There is a woman in Italy with her mouth open - some might say in a silent scream. It’s been that way for almost two thousand years, since a few hours after Vesuvius erupted and the ash that settled on her body hardened into a shell, which remained untouched until it was discovered sometime in the 18th century, even as her flesh decayed away inside. In 1984 the ghostly vacuum of her final posture was filled with resin, so that her life, and its final moments, might be made more permanent than they already were.
There’s a sense, I imagine, when looking at this resin woman, that she holds more stories about Pompeii, and about human history, than any book, or excavation, or lecture series ever will, because the stories that humans contain are infinite. We can’t hear them, of course, but we know they are there. This is the real power of history, which makes and unmakes sense of our fragility and transience—yes—but also of our permanence, having existed.
The official history of Covid-19 will not be the individual stories preserved in the shells of human psyches. It will be data, graphs, political movements. It will be numbers, policies, speeches. It might be (God forbid) army movements, takeovers, communications hijackings. Even then, those will be too detailed for the types of Big History that men like Yuval Noah Hariri, author of Sapiens, and David Christian, author of Origin Stories, have become known for and which frame individual existences as tiny as they can be framed, in enormous scopes that attempt to cover as much time and space as we can comprehend. In these grand histories, Covid-19 might warrant a paragraph. Then again, it might be edited out.

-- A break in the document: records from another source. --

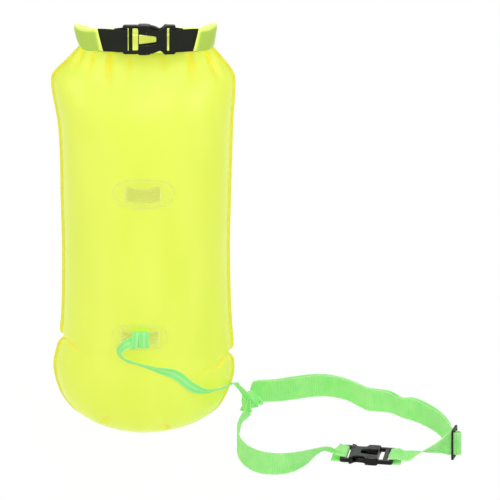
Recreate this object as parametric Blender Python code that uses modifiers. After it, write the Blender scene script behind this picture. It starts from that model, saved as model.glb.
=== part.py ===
"""Open water swim buoy: an inflated tow float with a roll-top dry bag, a tether and a waist belt.

It stands on its lower end, and the belt lies beside it on the same surface, as it is laid down for
a look. Run it with blender --background --python part.py, or from the text editor.

Metres, +Z up. The origin is the middle of the flat rest face under the buoy. X runs across the
buoy, the front with the two loop patches faces -Y, and the two valves are on the back.
"""

import math

import bmesh
import bpy
import numpy as np
from mathutils import Matrix, Vector

# Clearances
TOUCH_GAP = 0.0003  # between pieces that touch or are welded on the real object
SLIDE_GAP = 0.0003  # between pieces that slide or turn on each other
SKIN_GAP = 0.0006  # between the curved panel and what is welded on it, which takes in the facets
CUT_OVERRUN = 0.002  # how far a cutter runs past what it cuts

# Inflated body, with its welded rim
BODY_HEIGHT = 0.630  # rest face to the underside of the roll, at the ends of the roll
BODY_WIDTH = 0.276  # over the weld, at the shoulders
BODY_DEPTH = 0.160  # front to back where it is fullest
PANEL_WALL = 0.0009
WELD_WIDTH = 0.004  # how far the welded rim stands out beyond the panels
WELD_INSET = 0.004  # how far the weld reaches in between the panels
WELD_THICKNESS = 0.0016
CREASE_DEPTH = 0.012  # the two side creases where the dry compartment ends
CREASE_HEIGHT = 0.0075
LINER_WALL = 0.0005
LINER_GAP = 0.0004  # half the gap between the two liner sheets at their edges

# Rolled mouth
ROLL_HEIGHT = 0.040  # of its turned ends in front
ROLL_BACK_HEIGHT = 0.033
ROLL_THICKNESS = 0.015
ROLL_SPAN = 0.216  # over the turned ends
ROLL_SHIFT = 0.003  # to the right
ROLL_LOOP_DEPTH = 0.025  # between the middles of the back run and of the ends in front
ROLL_SAG = 0.014  # how far the middle of the roll hangs below its ends
ROLL_EDGE_RADIUS = 0.004
ROLL_LEFT_END = 0.064  # where the left end stops in front, from the middle
ROLL_RIGHT_END = 0.079
ROLL_END_SLANT = 0.0042  # how far the top corner of an end stands past its middle
ROLL_BORE_PLAY = 0.0005  # round the band inside the roll
MOUTH_BAND_WIDTH = 0.024

# Webbing
WIDE_STRAP = 0.037  # the closure tabs and the waist belt
WIDE_STRAP_THICKNESS = 0.0016
TETHER_WIDTH = 0.015
TETHER_THICKNESS = 0.0014
TAB_INSET = 0.010  # how far a closure tab reaches into the roll
TAB_RETURN = 0.012  # length of the tab's second layer, sewn back on the first

# Side-release buckle. Lengths run from the ladder end of the plug half
BUCKLE_WIDTH = 0.050
BUCKLE_THICKNESS = 0.011
BAR_THICKNESS = 0.006
OUTER_BAR = 0.006
STRAP_SLOT = 0.0032
SECOND_BAR = 0.0058
SPARE_SLOT = 0.0075
SHOULDER_LENGTH = 0.0137  # from the spare slot to where the plug half meets the socket half
SLOT_SPAN = 0.0394
SPARE_SLOT_SPAN = 0.0384
WINDOW_SETBACK = 0.0022  # of the window, from the spare slot
WINDOW_REACH = 0.0095  # of the window, beyond the ears
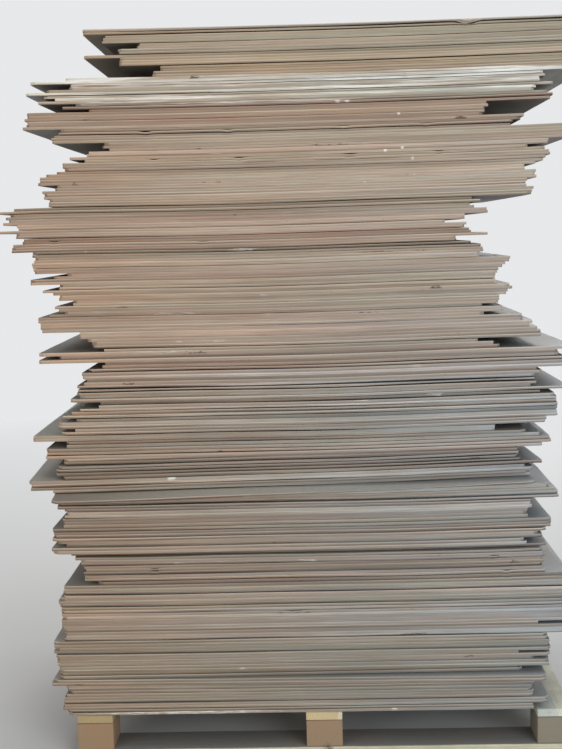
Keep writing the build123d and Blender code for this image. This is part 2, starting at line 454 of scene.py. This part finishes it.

Personally, I find these huge time-scale narratives incredibly satisfying. I like things neatly tidied away. It calms me to realise that in the scheme of things we are basically specks of dust, and that nothing we do is truly significant, or insignificant. In a personality group activity I did as a teenager where we had to identify ourselves with an animal, I innocently chose a hawk because, I explained, ‘I like to see everything.’ But equally I think that such histories, largely patriarchal and agnostic as they are to human suffering and experience, don’t actually see everything. Most importantly, they don’t see the power of human intimacy, which might, in the end, be greater than our insignificance.
This morning after dropping my daughters at preschool and school, perhaps for the last time in months to come, I imagined (like many others) keeping a diary which documents the human experience of Covid-19 at an intimate level. But I imagined that this might be more than just my diary, and that others might contribute their immediate thoughts, understandings and experiences as they happen, from around the world. I already wish I had started this two weeks ago, because so much has changed in such a short time. The shifts our comprehensions have gone through are enormous already, but will we remember them? And how else will they unfold? This might be our Vesuvius. What shapes will we take in the fallout?
The first time I flew in a plane I was six. I went from Christchurch to Dunedin with my mother to visit my aunt. I was excited beyond containment. The view from the window, of the Canterbury plains, stretched out from the mountains to the sea in all their multiplicity of shape. colour and texture, was something I could never have imagined. ‘It’s like a patchwork quilt,’ my mother said. I had heard that description before, but only when I saw it altogether did it make sense. That’s how I see this project. A patched collection of stories, not a seamless blanket. I want to do it because I want to know what people in other places-whether they are next door or on the other side of the world-are thinking and doing and how they are changing in reaction to this still unfathomable thing. And also, so I don’t go mad.